Exercise goal:
From the listing below, pull out the lines that hold "joints".

Recorded information:
────────

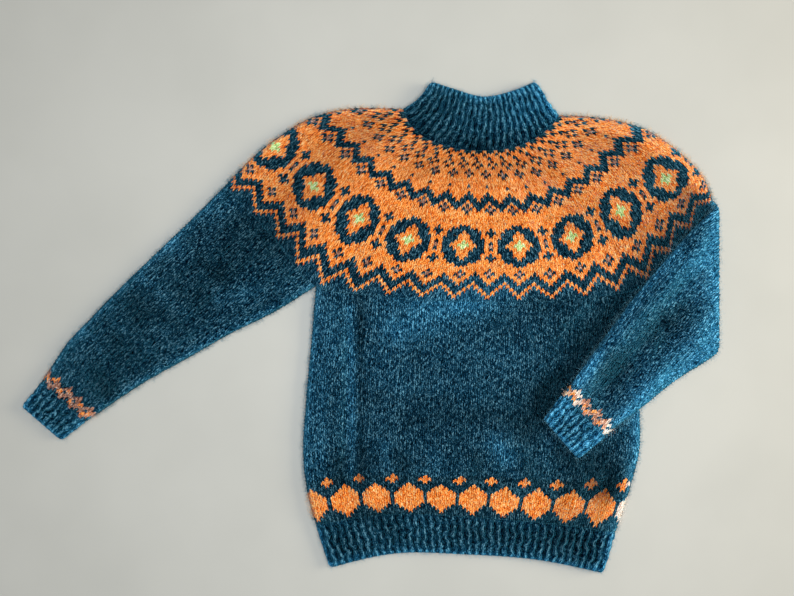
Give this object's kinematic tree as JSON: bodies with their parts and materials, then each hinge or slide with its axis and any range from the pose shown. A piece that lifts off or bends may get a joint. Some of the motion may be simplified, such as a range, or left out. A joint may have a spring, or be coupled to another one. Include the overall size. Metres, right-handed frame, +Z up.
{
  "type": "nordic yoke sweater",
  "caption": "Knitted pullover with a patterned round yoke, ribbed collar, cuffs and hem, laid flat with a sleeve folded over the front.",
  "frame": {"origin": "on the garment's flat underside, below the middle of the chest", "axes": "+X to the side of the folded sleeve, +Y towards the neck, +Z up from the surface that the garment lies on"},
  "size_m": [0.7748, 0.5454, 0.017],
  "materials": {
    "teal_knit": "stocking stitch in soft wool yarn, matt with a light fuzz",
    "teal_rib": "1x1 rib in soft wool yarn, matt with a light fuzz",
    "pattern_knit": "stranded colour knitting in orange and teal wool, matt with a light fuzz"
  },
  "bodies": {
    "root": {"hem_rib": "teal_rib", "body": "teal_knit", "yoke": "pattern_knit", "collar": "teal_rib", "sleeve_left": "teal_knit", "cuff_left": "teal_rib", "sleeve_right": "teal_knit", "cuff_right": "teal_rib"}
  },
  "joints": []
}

────────

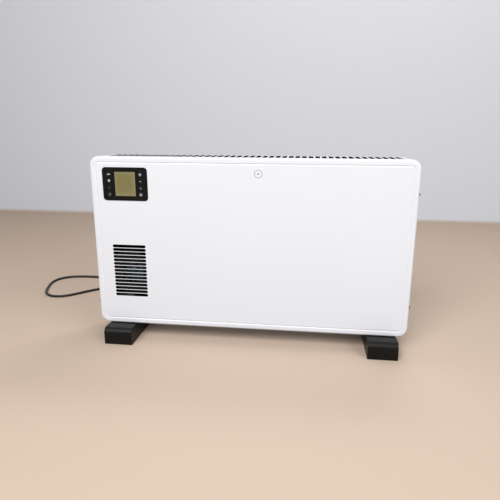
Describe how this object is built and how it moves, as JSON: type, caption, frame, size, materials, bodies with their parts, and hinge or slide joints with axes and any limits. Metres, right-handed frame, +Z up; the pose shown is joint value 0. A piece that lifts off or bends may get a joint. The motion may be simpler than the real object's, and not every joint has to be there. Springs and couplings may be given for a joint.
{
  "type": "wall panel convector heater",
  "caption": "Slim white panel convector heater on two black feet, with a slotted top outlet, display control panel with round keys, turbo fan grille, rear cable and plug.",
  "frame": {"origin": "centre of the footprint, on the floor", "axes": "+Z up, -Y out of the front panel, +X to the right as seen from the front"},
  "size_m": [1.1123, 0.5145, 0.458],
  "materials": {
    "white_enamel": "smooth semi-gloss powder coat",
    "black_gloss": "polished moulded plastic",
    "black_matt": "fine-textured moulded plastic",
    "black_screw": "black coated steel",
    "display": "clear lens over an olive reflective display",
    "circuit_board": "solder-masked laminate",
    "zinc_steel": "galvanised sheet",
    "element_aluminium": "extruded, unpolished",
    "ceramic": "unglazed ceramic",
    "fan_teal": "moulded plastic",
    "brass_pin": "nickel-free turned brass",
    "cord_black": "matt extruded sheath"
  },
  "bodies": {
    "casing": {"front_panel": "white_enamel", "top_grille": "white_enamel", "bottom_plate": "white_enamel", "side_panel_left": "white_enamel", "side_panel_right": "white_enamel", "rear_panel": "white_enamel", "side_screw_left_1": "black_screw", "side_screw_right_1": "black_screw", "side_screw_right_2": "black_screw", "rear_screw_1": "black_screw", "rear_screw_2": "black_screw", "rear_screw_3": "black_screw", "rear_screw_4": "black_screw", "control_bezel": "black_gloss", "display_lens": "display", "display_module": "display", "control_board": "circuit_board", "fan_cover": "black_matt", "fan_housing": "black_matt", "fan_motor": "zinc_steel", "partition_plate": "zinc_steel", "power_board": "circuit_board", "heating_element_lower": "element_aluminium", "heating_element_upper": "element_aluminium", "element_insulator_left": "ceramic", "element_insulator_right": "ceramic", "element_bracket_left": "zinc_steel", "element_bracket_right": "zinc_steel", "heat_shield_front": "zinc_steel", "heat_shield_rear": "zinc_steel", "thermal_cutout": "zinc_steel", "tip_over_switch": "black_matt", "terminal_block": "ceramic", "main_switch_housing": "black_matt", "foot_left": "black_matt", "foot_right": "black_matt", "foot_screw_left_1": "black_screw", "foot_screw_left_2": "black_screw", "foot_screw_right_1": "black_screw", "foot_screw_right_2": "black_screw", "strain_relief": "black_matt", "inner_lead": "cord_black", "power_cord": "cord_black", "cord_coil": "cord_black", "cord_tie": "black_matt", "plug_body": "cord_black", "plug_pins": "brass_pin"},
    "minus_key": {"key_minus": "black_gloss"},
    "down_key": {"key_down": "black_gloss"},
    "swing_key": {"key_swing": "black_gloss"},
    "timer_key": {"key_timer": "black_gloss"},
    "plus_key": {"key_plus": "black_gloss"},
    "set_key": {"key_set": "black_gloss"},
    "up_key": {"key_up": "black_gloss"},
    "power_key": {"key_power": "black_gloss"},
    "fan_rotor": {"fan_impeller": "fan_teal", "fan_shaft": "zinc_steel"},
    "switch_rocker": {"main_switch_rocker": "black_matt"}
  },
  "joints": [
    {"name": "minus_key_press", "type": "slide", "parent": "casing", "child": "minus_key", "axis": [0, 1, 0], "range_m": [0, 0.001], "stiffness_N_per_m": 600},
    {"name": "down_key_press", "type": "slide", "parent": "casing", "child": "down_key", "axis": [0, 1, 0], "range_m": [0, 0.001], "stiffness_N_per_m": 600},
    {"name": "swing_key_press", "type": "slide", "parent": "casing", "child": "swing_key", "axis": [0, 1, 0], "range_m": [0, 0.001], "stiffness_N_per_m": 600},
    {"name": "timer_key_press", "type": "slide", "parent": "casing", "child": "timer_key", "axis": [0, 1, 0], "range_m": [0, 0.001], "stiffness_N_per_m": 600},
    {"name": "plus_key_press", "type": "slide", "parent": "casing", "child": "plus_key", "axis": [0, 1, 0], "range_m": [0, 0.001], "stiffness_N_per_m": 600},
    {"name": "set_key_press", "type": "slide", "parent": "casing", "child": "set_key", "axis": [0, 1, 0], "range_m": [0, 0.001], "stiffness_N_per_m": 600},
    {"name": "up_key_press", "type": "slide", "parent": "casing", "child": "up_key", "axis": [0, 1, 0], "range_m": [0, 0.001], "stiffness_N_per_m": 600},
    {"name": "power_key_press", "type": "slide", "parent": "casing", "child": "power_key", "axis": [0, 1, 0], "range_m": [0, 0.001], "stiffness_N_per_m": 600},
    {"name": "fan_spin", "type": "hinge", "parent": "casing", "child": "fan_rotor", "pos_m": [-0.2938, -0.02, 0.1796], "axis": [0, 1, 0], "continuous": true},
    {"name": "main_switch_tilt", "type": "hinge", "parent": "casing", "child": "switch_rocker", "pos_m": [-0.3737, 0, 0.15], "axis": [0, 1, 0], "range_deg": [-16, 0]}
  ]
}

────────

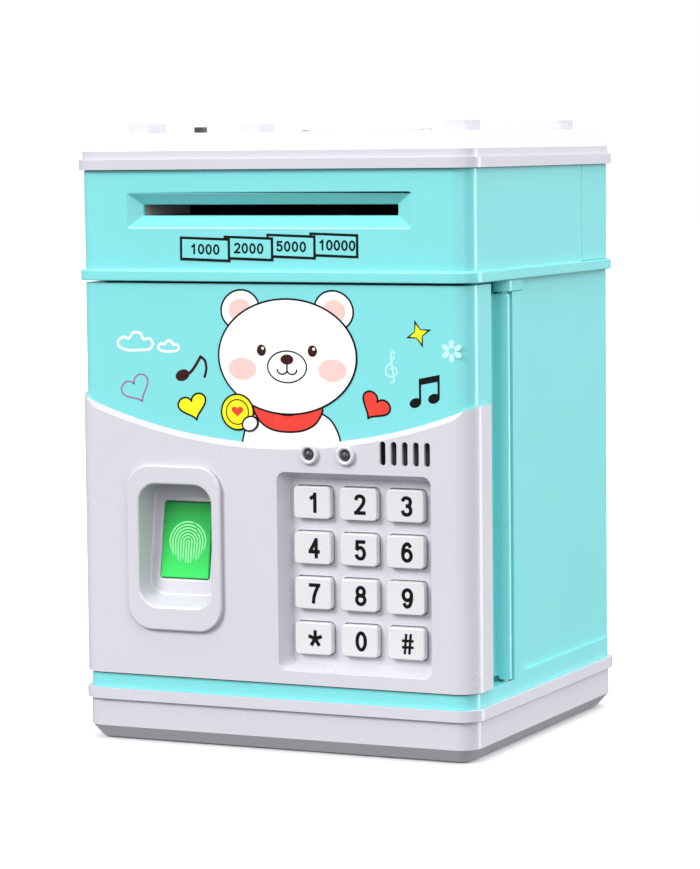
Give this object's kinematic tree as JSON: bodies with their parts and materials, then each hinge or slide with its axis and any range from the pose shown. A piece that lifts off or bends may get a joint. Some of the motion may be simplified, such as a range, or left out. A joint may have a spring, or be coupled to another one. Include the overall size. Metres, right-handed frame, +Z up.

────────

Answer to the problem:
  "joints": []
Describe how this object is built and how it moves, as JSON: type, caption, frame, size, materials, bodies with their parts, and hinge or slide joints with axes and any limits. Metres, right-handed frame, +Z up; the pose shown is joint value 0. A piece that lifts off or bends may get a joint. The motion may be simpler than the real object's, and not every joint has to be there. Springs and couplings may be given for a joint.
  "joints": [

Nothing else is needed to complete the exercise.